*Written request*: Beginning with the first line below, please repeat the material exactly, ending with the line that includes "# Frame: +Z".

*Available data*:
•••
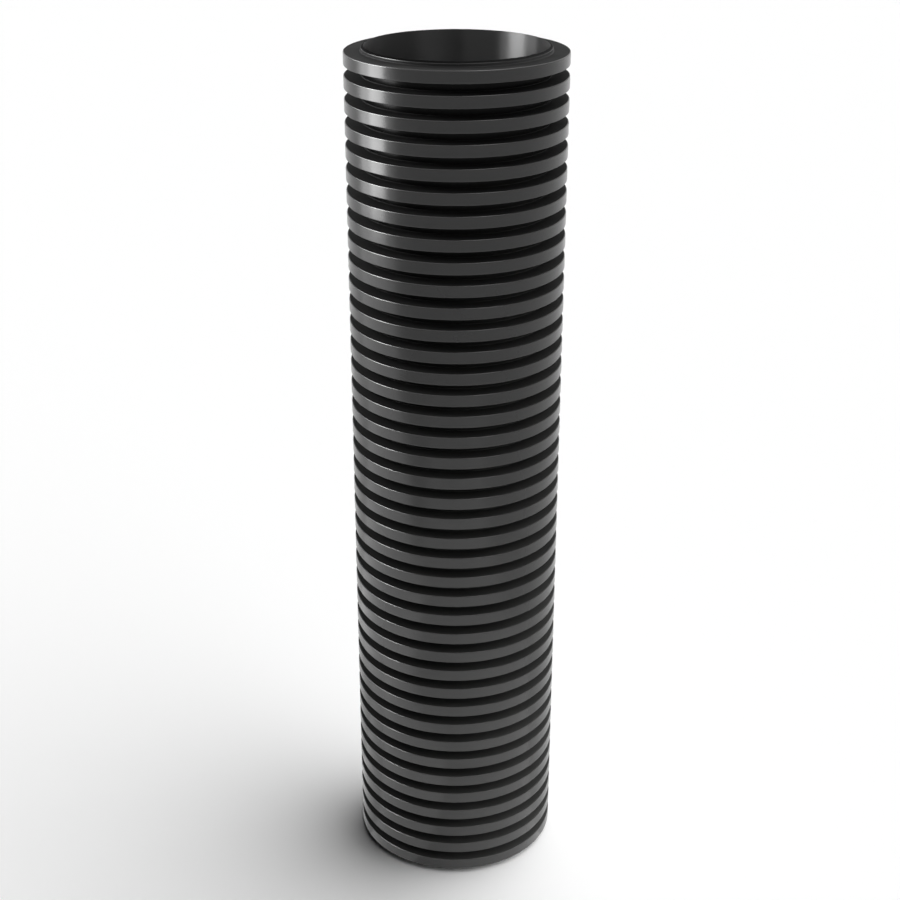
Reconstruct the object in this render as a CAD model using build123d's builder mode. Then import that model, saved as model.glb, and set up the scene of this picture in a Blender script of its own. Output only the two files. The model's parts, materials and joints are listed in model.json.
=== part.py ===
from build123d import *
import os

# Inspection chamber shaft: an upright plastic pipe with square ribs round a smooth bore.
# Frame: +Z up along the axis, origin at the middle of the bottom end, millimetres.

# Driving dimensions
BORE_DIAMETER = 400.0
LINER_WALL = 6.0
RIB_DEPTH = 38.0
RIB_WIDTH = 27.0
GROOVE_WIDTH = 23.0
RIB_COUNT = 40

# The pipe is cut in the middle of a groove at each end, so the liner stands past the end rib as a short lip.
lip_height = GROOVE_WIDTH / 2
rib_pitch = RIB_WIDTH + GROOVE_WIDTH
shaft_length = RIB_COUNT * rib_pitch
bore_radius = BORE_DIAMETER / 2
liner_radius = bore_radius + LINER_WALL
rib_corners = [(liner_radius, lip_height + number * rib_pitch) for number in range(RIB_COUNT)]

# The wall's lengthwise section stands to the right of the axis and is turned once round it.
with BuildPart() as shaft:
    with BuildSketch(Plane.XZ) as wall_section:
        # The liner is the smooth inner wall from end to end.
        with Locations((bore_radius, 0)):
            Rectangle(LINER_WALL, shaft_length, align=Align.MIN)
        # The ribs are square in section, one to each pitch.
        with Locations(rib_corners):
            Rectangle(RIB_DEPTH, RIB_WIDTH, align=Align.MIN)
    revolve(axis=Axis.Z)

shaft.part.label = "shaft"

os.makedirs("parts", exist_ok=True)
export_step(shaft.part, "parts/shaft.step")
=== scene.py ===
import json
import math

import bpy
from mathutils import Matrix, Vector


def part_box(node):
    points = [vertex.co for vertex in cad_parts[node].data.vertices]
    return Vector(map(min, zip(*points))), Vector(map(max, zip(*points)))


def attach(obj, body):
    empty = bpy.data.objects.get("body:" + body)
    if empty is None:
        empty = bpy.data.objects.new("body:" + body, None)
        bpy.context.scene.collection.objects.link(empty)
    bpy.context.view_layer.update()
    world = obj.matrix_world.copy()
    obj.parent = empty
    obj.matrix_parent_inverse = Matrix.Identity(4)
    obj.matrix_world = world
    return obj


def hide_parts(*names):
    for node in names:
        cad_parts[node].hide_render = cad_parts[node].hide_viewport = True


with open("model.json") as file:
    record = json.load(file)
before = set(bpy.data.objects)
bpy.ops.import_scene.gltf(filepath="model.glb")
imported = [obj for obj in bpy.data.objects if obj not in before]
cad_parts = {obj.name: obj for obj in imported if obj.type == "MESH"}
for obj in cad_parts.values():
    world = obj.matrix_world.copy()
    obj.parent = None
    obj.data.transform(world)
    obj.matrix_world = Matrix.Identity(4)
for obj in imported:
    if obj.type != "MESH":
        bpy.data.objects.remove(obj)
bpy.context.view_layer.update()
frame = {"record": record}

# Looks of the inspection chamber shaft. Metres, +Z up, the pipe's axis is the Z axis.

# Sizes of the pipe, taken from the frame where it has them
MOUNT_DIMS = {mount["name"]: mount["dims"] for mount in frame["record"]["mounts"]}
SHAFT_LOW, SHAFT_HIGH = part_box("shaft")
MILLIMETRE = 0.001
BORE_RADIUS = MOUNT_DIMS["bore"]["r_mm"] * MILLIMETRE
OUTER_RADIUS = MOUNT_DIMS["spigot"]["r_mm"] * MILLIMETRE
LENGTH = SHAFT_HIGH[2] - SHAFT_LOW[2]
RIBBED_LENGTH = MOUNT_DIMS["spigot"]["length_mm"] * MILLIMETRE
LIP_HEIGHT = (LENGTH - RIBBED_LENGTH) / 2
LINER_WALL = 0.006
LINER_RADIUS = BORE_RADIUS + LINER_WALL
RIB_COUNT = 40
PITCH = LENGTH / RIB_COUNT
RIB_WIDTH = PITCH - 2 * LIP_HEIGHT

# Roundings of the edges, all seen in section
RIB_EDGE_RADIUS = 0.0018
RIB_FOOT_RADIUS = 0.0025
LIP_EDGE_RADIUS = 0.0012
LIP_CHAMFER = 0.0042
CHAMFER_ANGLE = 45
ARC_STEPS = 3
SEGMENTS = 144

# How far a face may lie from the bore's wall and still belong to it
BORE_MARGIN = 0.00006
# How deep the glossy rounding under the lip's chamfer reaches into the liner
GLOSSY_DEPTH = 0.0004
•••
*Task response*:
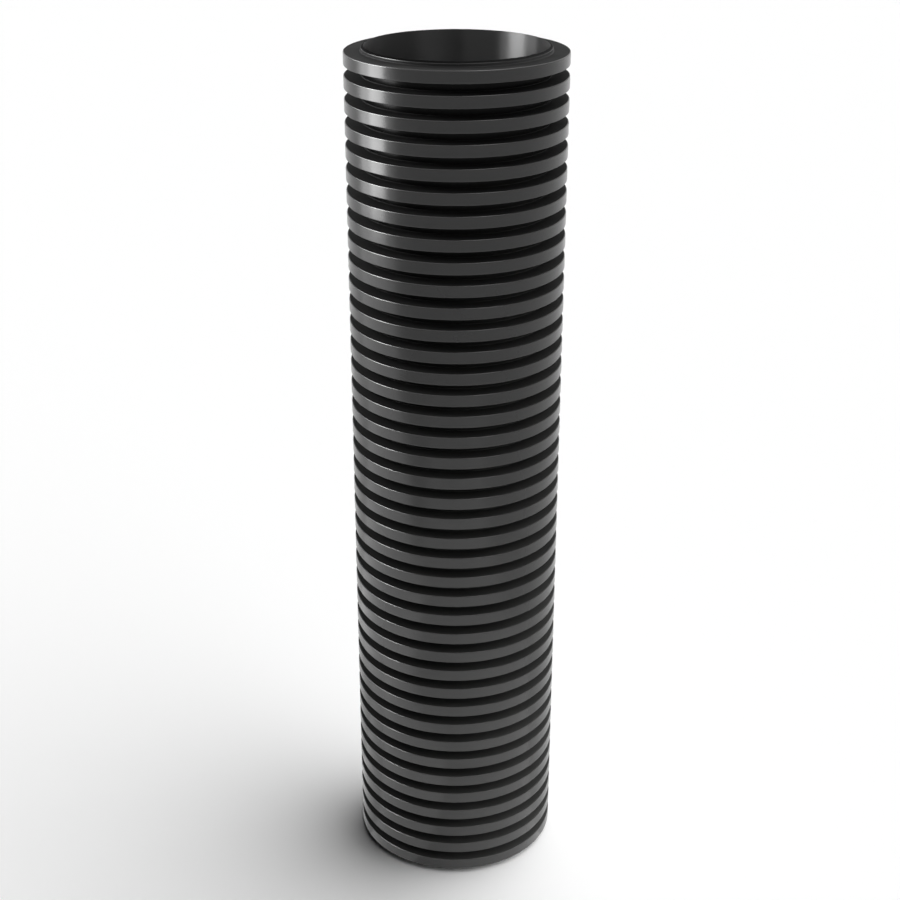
Reconstruct the object in this render as a CAD model using build123d's builder mode. Then import that model, saved as model.glb, and set up the scene of this picture in a Blender script of its own. Output only the two files. The model's parts, materials and joints are listed in model.json.
=== part.py ===
from build123d import *
import os

# Inspection chamber shaft: an upright plastic pipe with square ribs round a smooth bore.
# Frame: +Z up along the axis, origin at the middle of the bottom end, millimetres.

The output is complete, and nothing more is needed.